■ CAD and scene scripts
§ §

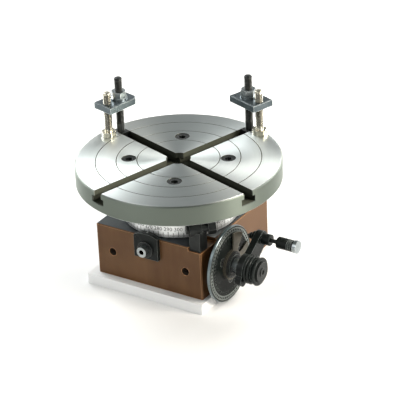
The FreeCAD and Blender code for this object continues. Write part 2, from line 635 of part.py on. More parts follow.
def make_worm_wheel():
    """Forty straight gaps, leaned to the worm's lead, cut round a blank; one faces the worm."""
    module, teeth = size("gear_module"), int(size("wheel_teeth"))
    pitch, lean = math.pi * module, math.tan(math.radians(20))
    radius, width = module * teeth / 2, size("wheel_width")
    tip, root = radius + module, radius - 1.25 * module
    half = pitch / 4 + size("backlash") / 4
    lead_angle = math.degrees(math.atan(module / (2 * size("worm_pitch_radius"))))
    outer, reach = tip + module / 2, width
    half_out, half_in = half + (outer - radius) * lean, half - (radius - root) * lean
    corners = [FreeCAD.Vector(-half_out, -outer, -reach), FreeCAD.Vector(half_out, -outer, -reach),
               FreeCAD.Vector(half_in, -root, -reach), FreeCAD.Vector(-half_in, -root, -reach)]
    gap = Part.Face(Part.makePolygon(corners + corners[:1])).extrude(
        FreeCAD.Vector(0, 0, 2 * reach))
    gap.rotate(FreeCAD.Vector(), FreeCAD.Vector(0, 1, 0), lead_angle)
    gaps = []
    for step in range(teeth):
        turned = gap.copy()
        turned.rotate(FreeCAD.Vector(), FreeCAD.Vector(0, 0, 1), 360.0 * step / teeth)
        gaps.append(turned)
    down = FreeCAD.Vector(0, 0, -width / 2)
    bore = Part.makeCylinder(size("spindle_tail_radius"), width, down)
    key = size("key_width")
    keyway = Part.makeBox(key, key, width, FreeCAD.Vector(size("key_inset"), -key / 2, -width / 2))
    keyway.rotate(FreeCAD.Vector(), FreeCAD.Vector(0, 0, 1), size("table_turn"))
    blank = Part.makeCylinder(tip, width, down).cut(bore).cut(keyway)
    wheel = doc.addObject("Part::Feature", "worm_wheel_cut")
    wheel.Shape = blank.cut(gaps)
    piece("worm_wheel", wheel, "0", "0", "worm_height")


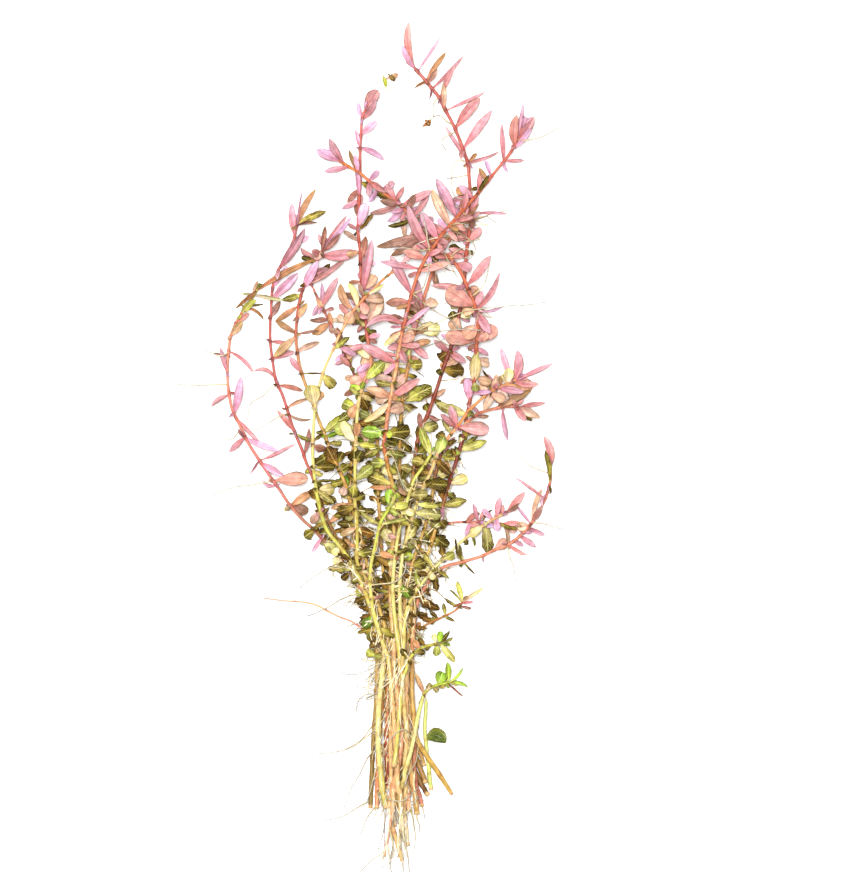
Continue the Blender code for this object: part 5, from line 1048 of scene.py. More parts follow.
# One look for each kind of leaf: colours from base to tip, of rim, underside and veins, and
# how strongly veins, dark blotches and ripples show.
LOOK_KEYS = ("base", "middle", "tip", "rim", "under", "vein", "veins", "blotch", "ripple")
COLOUR_KEYS = LOOK_KEYS[:6]
LOOKS = {
    "p": ((188, 104, 106), (200, 138, 142), (208, 166, 176), (150, 86, 88), (162, 112, 112),
         (166, 84, 86), 0.6, 0.15, 0.5),
    "l": ((204, 130, 158), (214, 168, 196), (214, 190, 224), (176, 112, 142), (176, 124, 144),
         (188, 112, 144), 0.5, 0.1, 0.4),
    "o": ((176, 108, 82), (192, 142, 102), (182, 138, 80), (132, 86, 50), (146, 106, 76),
         (158, 90, 64), 0.5, 0.3, 0.5),
    "t": ((214, 160, 142), (228, 196, 176), (218, 190, 160), (154, 112, 88), (166, 130, 108),
         (170, 116, 94), 0.6, 0.3, 1.2),
    "b": ((164, 100, 94), (168, 116, 104), (150, 108, 84), (100, 64, 52), (134, 96, 84),
         (104, 62, 52), 0.5, 0.35, 0.5),
    "d": ((164, 150, 66), (98, 82, 8), (62, 44, 3), (40, 26, 3), (84, 58, 10),
         (176, 160, 78), 0.5, 0.9, 1.2),
    "g": ((206, 202, 124), (136, 132, 26), (88, 80, 5), (56, 44, 6), (102, 84, 18),
         (206, 198, 112), 0.6, 0.9, 1.2),
    "y": ((218, 212, 142), (184, 188, 74), (146, 156, 32), (122, 120, 26), (158, 156, 60),
         (216, 216, 140), 0.6, 0.65, 0.9),
    "e": ((156, 186, 58), (88, 134, 16), (56, 86, 8), (42, 58, 8), (82, 106, 26),
         (150, 178, 72), 0.6, 0.5, 0.6),
    "v": ((200, 226, 96), (156, 210, 46), (118, 178, 30), (92, 122, 24), (134, 170, 54),
         (208, 230, 116), 0.5, 0.35, 0.6),
    "c": ((170, 122, 44), (122, 80, 16), (82, 48, 7), (56, 34, 6), (106, 72, 22),
         (192, 152, 86), 0.5, 0.85, 1.6),
    "r": ((206, 132, 122), (218, 158, 148), (214, 166, 146), (158, 102, 92), (168, 124, 112),
         (172, 98, 92), 0.4, 0.2, 0.6),
    "w": ((228, 194, 172), (228, 206, 170), (208, 208, 124), (172, 162, 80), (184, 168, 120),
         (232, 222, 188), 0.5, 0.2, 0.8),
    "m": ((106, 120, 48), (66, 84, 22), (82, 98, 34), (134, 146, 66), (96, 108, 44),
         (40, 52, 12), 0.6, 0.3, 0.3),
}

# Leaves of a kind take after others a little, and one in so many of them strongly.
TAKES_AFTER = {"m": ("m", 9), "p": ("lplr", 4), "l": ("p", 3), "o": ("tw", 4), "d": ("gc", 3),
               "g": ("wy", 4), "r": ("pt", 4), "b": ("tp", 5), "y": ("wv", 5), "w": ("y", 8), "c": ("dg", 4),
               "e": ("e", 2), "v": ("y", 4), "t": ("or", 4)}

# Leaves that look unlike the rest of their kind, by stem and place in its list.
STANDOUTS = {
    ("v", 0): "m", ("g", 10): "b", ("f", 10): "c", ("a", 19): "c", ("a", 20): "c", ("h", 8): "w",
    ("g", 31): "w", ("o", 5): "t", ("o", 9): "t", ("o_side", 3): "t", ("t", 0): "y", ("t", 1): "w",
    ("t", 2): "y", ("n", 0): "v", ("k", 20): "e", ("u", 0): "v", ("u", 4): "v", ("u", 5): "v",
    ("u", 8): "v", ("t", 3): "v", ("o", 21): "e", ("i", 19): "e", ("k", 22): "c", ("p", 10): "c",
    ("p", 11): "c", ("r", 15): "c", ("n", 6): "c", ("n", 7): "c", ("f", 15): "t",
}
HALF_MOON = ("v", 0)  # the leaf whose lower half is folded under
TUCK = 0.2  # how much of that half is still seen
MOON_BULGE = 1.9  # how much fuller its other half is
RAGGED = {"d": 0.1, "g": 0.08, "c": 0.15, "w": 0.05, "y": 0.05, "e": 0.04}  # of the width
ROOT_PAINTS = ((232, 220, 178), (226, 208, 148), (216, 188, 130), (236, 230, 204),
               (232, 222, 182), (206, 168, 120))
THREAD_PAINTS = ((196, 180, 126), (180, 164, 108), (208, 194, 144))
GREY_ROOT = (166, 162, 156)
# dark ends of some fine roots: partly dark roots, partly painted shadow lines beside the pale roots
DARK_ROOT_AND_PAINTED_SHADOW = (92, 78, 66)
FOOT_PAINTS = ((240, 234, 214), (232, 224, 196), (214, 210, 202), (226, 208, 160))
PITH = (196, 160, 110)
STEM_SHADE = (0.82, 0.79, 0.66)  # light a stem gives back, beside its swatch
DUSK = (0.6, 0.85, 1.1)  # how much of red, green and blue a shaded side loses
NODE_DUSK = (0.6, 1.0, 1.0)  # the same for a joint

# Blades.
LEAF_ROWS = 13  # cross sections along a leaf
FULLNESS = 1.08  # of a leaf's width, beside its solid's
ROW_CROWDING = 1.4  # how much closer the sections are toward the tip
ACROSS = np.array((-1.0, -0.76, -0.42, -0.12, 0.0, 0.12, 0.42, 0.76, 1.0))
LEAF_SKIN = 0.2 * MM  # thickness of a leaf at its midrib
PETIOLE = 0.6 * MM
RIB = 0.12 * MM
RIPPLE = 0.34 * MM
RIB_SPREAD = 0.1
RIB_ABOVE = 0.35  # how deep the midrib is sunk above, beside how far it stands out below
SMOOTH_EDGE = 0.02  # how uneven an ordinary rim is, of the width
LONG_BITES = (5, 11)  # how fast the rim of a blade goes in and out
SHORT_BITES = (14, 26)
BLADE_BROAD = (1.0, 0.5)  # powers that shape a broad blade
BLADE_SLIM = (0.84, 0.7)
BLADE_VARIES = (0.85, 1.2)
BLADE_ENDS = (0.004, 0.997)  # a blade has a little width at its very ends
BROAD_FOLD = (0.0, 0.28)  # least and most, of half the width
SLIM_FOLD = (0.05, 0.5)
DROOP = (-0.05, 0.14)  # least and most, of the length
LOWEST_BLADE = 0.25 * MM
TWIST = 0.45
TWIST_FROM = 0.15
CUP = 1.2
TURN = 6.28
WAVES = (1.4, 3.4)  # fewest and most ripples along a blade
WAVE_SHIFT = 1.7
MIDDLE_AT = 0.45  # where a blade has its middle colour
LEFT_PAINTED_SHADE = (0.62, 1.0)  # painted shade of the left half blade, as the share of its colour kept: least and most
# the same for the right half blade, which may come out a little lighter
RIGHT_PAINTED_SHADE = (0.82, 1.05)
# tint of the painted shade on a half blade
PAINTED_SHADE_TINT = (1.0, 0.96, 0.95)
RIM_FROM = 0.6  # share of the way to the rim where it starts to look dry
RIM_STRENGTH = 0.6
KIN_SHARE = (0.0, 0.3)  # how much most leaves take after another kind
STRONG_KIN_SHARE = (0.5, 0.9)
WARMTH_VARIES = 0.05
LIGHT_VARIES = 0.1

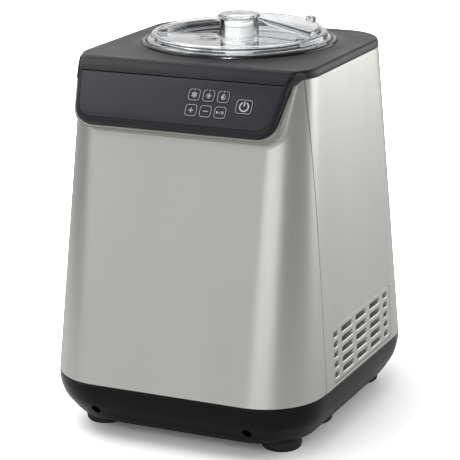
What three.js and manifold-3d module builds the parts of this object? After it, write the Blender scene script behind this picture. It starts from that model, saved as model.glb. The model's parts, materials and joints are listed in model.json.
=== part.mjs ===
// Compressor ice cream maker, in millimetres. +Z is up, the control panel faces -Y, and the origin is on the
// floor under the middle of the base.
import * as THREE from "three";
import { mergeVertices } from "three/addons/utils/BufferGeometryUtils.js";
import Module from "manifold-3d";

const wasm = await Module();
wasm.setup();

// ---------------------------------------------------------------- driving dimensions

const GAP = 0.3; // clearance between pieces that touch on the real object
const WALL = 2.4; // sheet and shell thickness of the outer casings

// The casing is a ruled shell between these two rounded outlines.
const SEAM = { z: 48.6, width: 122, front: -135.4, back: 135.4, frontCorner: 51.6, backCorner: 51.6 };
const BROW = { z: 315, width: 107.7, front: -90.3, back: 108.4, frontCorner: 31, backCorner: 42.5 };
const PANEL_SEAM_Y = -77; // vertical joint between the front panel and the wrap
const TOP_Z = 322.2; // flat top of the top cover
const TOP_INSET = 2.9; // how far the top's edge is rounded in

const FLOOR_Z = 12; // underside of the base
const CHASSIS_Z = 17;
const FOOT = { radius: 17, tip: 15.3, x: 84, rows: { front: -85, middle: -17, rear: 93 } };
const SCREW = { x: 71, y: 112, z: 24, head: 3.4, shank: 1.7, sink: 4.2 };

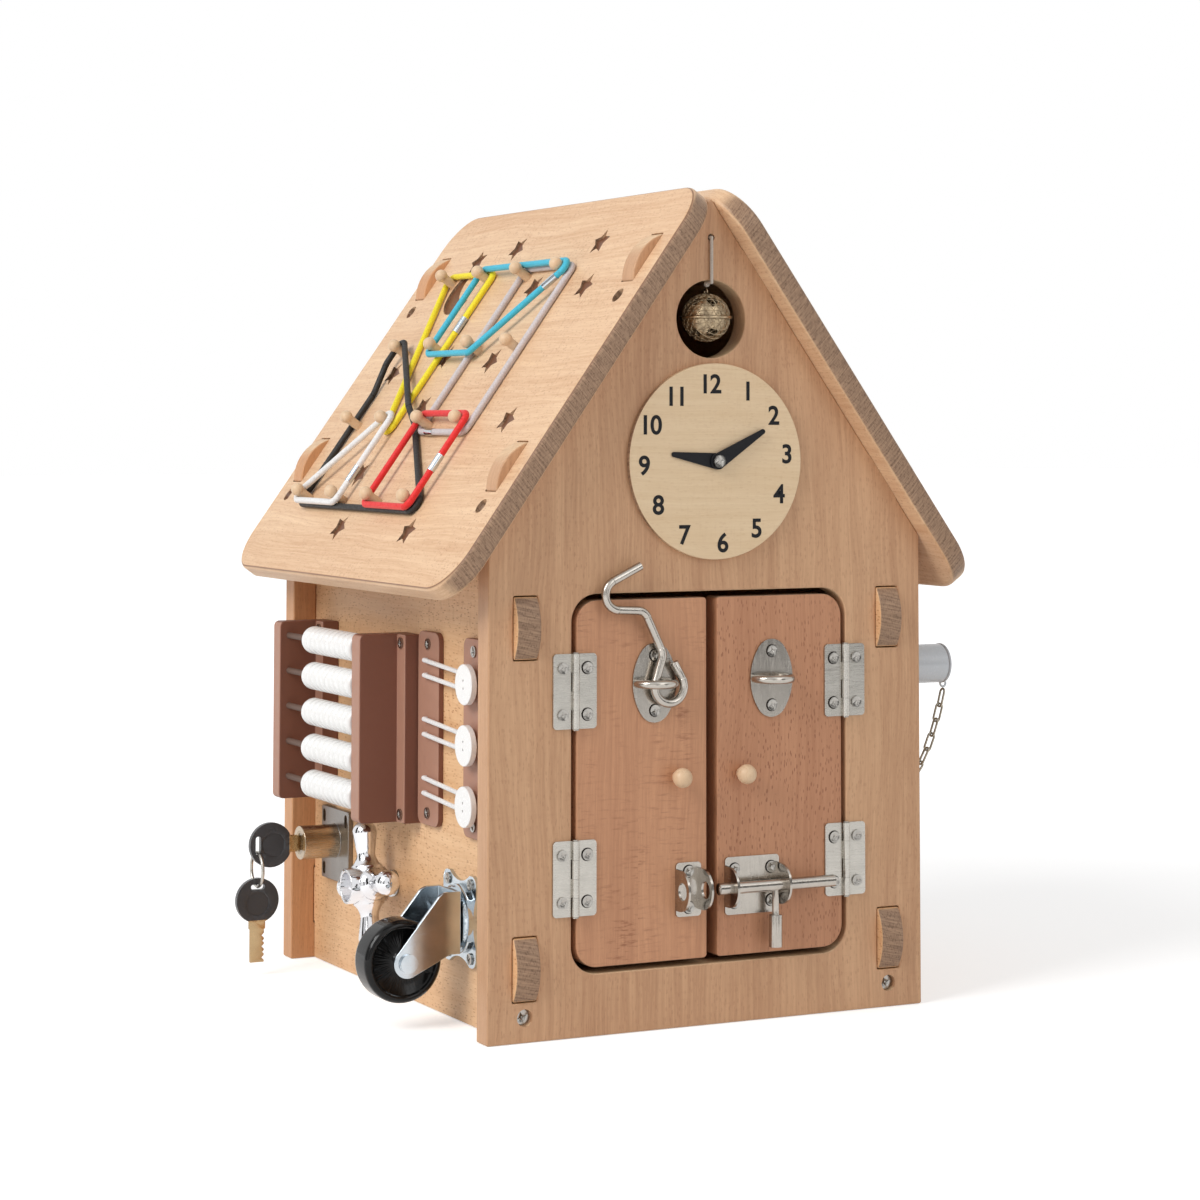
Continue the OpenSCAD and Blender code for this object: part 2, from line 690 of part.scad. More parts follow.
// pointer: broad round hub tapering to a blunt tip
module pointer(l, z) {
    hub = 4.2;
    tip = 1.3;
    translate([0, 0, z]) difference() {
        linear_extrude(0.9) {
            circle(hub);
            translate([l - tip, 0]) circle(tip);
            polygon([[0.5, -hub * 0.98], [l - tip, -tip * 0.98], [l - tip, tip * 0.98],
                [0.5, hub * 0.98]]);
        }
        translate([0, 0, -1]) cylinder(r = scr_r + 0.05, h = 3);
    }
}
module hour_hand() {
    color("DimGray") front(clock_x, clock_z) rotate([0, 0, 172]) pointer(26.5, clock_t + 0.3);
}
module minute_hand() {
    color("DimGray") front(clock_x, clock_z) rotate([0, 0, 30]) pointer(31.5, clock_t + 1.5);
}

// ---------- bell ----------
module bell() {
    color("Goldenrod") translate([-0.5, bell_y, bell_z]) {
        difference() {
            rotate_extrude() difference() {
                union() {
                    circle(bell_r);
                    translate([0, -0.7]) square([bell_r + 1.4, 1.4]);
                }
                circle(bell_r - 1.2);
                translate([-30, -30]) square([30, 60]);
                translate([-1, -30]) square([3.5, 25]);
            }
            for (a = [22.5:60:322.5], t = [48, 180 - 48]) rotate([0, 0, a]) rotate([0, t, 0])
                translate([0, 0, 4]) cylinder(r = 2.9, h = 16);
        }
        translate([0, 0, bell_r + 1.1]) rotate([0, 90, 0]) rotate_extrude()
            translate([1.5, 0]) circle(0.5);
    }
}

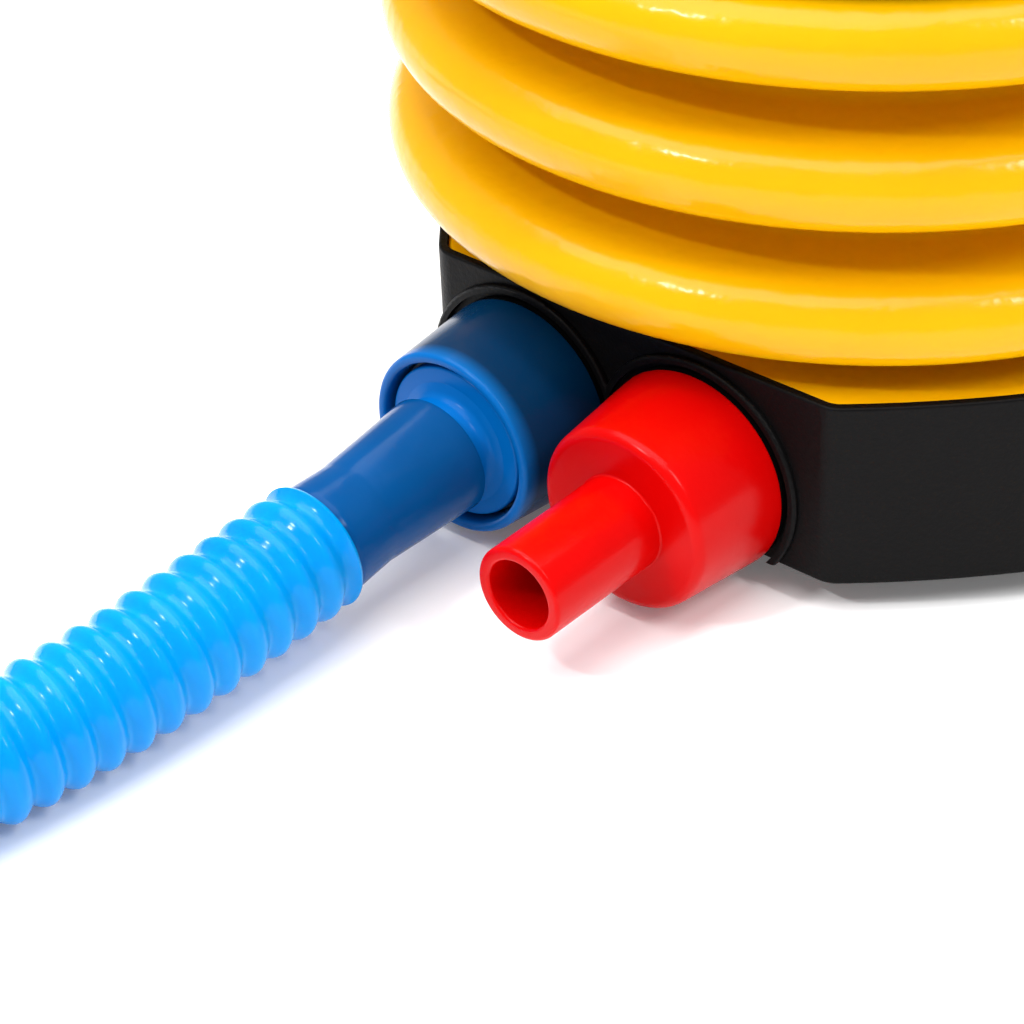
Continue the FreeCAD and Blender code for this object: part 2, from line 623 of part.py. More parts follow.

§ §

■ What to do
Give the number of lines that hold the word "starts" in these records, with nothing added.

■ Final answer
2